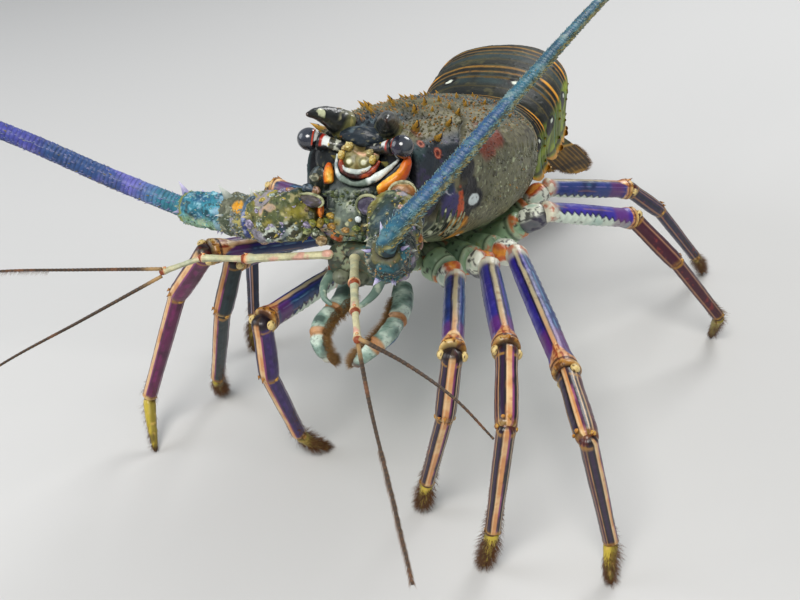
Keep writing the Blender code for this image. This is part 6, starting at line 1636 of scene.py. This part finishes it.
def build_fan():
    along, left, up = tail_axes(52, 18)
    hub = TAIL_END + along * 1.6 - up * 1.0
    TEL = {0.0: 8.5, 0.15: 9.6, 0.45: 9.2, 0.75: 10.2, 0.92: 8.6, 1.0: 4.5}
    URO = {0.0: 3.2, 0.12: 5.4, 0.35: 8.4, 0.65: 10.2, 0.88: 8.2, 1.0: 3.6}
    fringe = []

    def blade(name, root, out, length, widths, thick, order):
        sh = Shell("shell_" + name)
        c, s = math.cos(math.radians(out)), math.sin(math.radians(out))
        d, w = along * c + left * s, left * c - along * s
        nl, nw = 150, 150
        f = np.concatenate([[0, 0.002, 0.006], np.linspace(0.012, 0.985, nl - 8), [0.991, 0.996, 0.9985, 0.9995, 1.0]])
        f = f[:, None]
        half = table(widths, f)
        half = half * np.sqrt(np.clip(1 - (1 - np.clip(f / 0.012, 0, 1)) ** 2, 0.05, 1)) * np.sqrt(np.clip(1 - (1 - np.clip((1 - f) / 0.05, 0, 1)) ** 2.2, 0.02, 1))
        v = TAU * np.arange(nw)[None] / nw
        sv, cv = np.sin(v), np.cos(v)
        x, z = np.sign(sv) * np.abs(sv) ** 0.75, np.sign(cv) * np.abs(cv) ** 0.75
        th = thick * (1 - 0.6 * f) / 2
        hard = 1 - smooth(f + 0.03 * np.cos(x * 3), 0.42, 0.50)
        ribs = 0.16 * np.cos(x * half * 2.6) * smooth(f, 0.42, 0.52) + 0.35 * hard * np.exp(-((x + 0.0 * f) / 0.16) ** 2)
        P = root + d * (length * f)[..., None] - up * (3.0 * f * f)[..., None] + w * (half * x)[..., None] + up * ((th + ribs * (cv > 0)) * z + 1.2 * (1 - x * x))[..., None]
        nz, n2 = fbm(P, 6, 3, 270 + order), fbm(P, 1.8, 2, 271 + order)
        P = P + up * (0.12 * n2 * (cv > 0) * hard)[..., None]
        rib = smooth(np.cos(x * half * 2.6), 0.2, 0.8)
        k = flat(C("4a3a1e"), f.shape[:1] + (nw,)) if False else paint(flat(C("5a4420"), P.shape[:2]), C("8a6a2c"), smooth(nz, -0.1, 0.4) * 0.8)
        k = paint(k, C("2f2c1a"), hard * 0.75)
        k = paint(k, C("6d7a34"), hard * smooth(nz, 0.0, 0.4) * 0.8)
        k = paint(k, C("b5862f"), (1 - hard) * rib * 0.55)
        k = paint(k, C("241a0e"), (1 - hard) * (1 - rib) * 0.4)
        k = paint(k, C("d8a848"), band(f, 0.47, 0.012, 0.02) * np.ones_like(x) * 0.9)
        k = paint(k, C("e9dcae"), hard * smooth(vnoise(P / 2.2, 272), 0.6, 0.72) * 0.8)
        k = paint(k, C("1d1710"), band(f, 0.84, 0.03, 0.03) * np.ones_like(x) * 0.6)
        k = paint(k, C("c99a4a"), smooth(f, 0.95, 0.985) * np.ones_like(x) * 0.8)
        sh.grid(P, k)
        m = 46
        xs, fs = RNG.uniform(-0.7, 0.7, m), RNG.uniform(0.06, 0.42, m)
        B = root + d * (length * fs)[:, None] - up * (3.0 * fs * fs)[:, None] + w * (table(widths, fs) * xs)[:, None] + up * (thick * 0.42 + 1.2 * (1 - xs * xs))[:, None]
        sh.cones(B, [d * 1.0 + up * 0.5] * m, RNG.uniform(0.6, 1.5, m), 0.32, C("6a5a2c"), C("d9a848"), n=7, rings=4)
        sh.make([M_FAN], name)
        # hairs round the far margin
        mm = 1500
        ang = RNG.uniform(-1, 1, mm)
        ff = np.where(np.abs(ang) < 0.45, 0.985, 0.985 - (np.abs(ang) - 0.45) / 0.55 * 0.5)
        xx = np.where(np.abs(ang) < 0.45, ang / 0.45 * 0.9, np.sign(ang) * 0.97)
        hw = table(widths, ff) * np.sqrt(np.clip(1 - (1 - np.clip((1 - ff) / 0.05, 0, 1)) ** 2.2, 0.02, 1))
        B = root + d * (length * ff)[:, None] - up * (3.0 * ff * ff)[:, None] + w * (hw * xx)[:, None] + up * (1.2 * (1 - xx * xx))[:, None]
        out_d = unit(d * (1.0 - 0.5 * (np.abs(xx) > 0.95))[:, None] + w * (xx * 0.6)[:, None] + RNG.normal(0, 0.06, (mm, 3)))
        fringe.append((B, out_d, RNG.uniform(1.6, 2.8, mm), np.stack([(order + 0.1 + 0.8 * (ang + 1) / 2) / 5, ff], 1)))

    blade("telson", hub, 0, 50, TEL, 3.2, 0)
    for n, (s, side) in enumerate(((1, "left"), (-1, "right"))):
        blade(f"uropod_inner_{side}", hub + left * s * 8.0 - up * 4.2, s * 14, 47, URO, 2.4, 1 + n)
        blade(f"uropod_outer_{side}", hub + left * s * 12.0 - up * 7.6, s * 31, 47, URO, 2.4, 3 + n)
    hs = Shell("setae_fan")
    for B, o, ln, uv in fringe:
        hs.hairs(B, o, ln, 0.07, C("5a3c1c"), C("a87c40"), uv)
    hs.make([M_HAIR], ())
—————
-- Written task --
Lines from the start of the material above through the line containing "fringe = []" are to be duplicated exactly, and only those.

-- Answer in full --
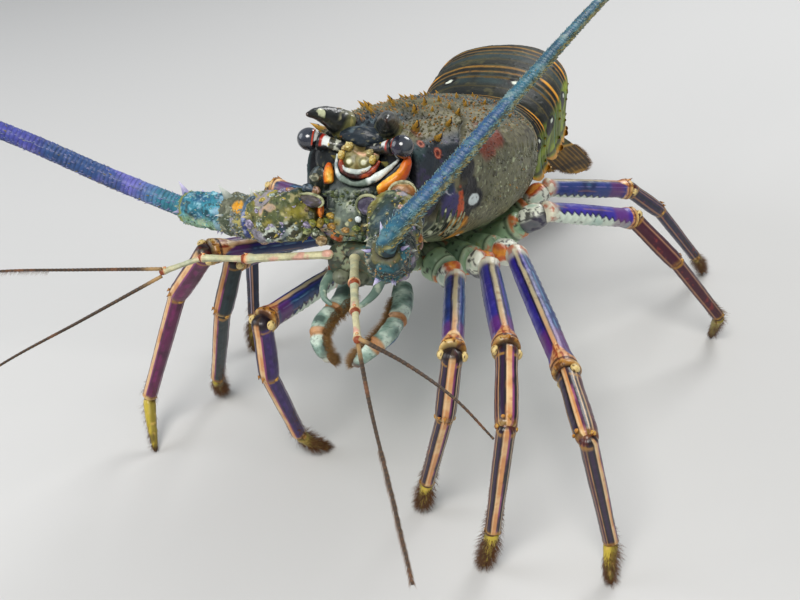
Keep writing the Blender code for this image. This is part 6, starting at line 1636 of scene.py. This part finishes it.
def build_fan():
    along, left, up = tail_axes(52, 18)
    hub = TAIL_END + along * 1.6 - up * 1.0
    TEL = {0.0: 8.5, 0.15: 9.6, 0.45: 9.2, 0.75: 10.2, 0.92: 8.6, 1.0: 4.5}
    URO = {0.0: 3.2, 0.12: 5.4, 0.35: 8.4, 0.65: 10.2, 0.88: 8.2, 1.0: 3.6}
    fringe = []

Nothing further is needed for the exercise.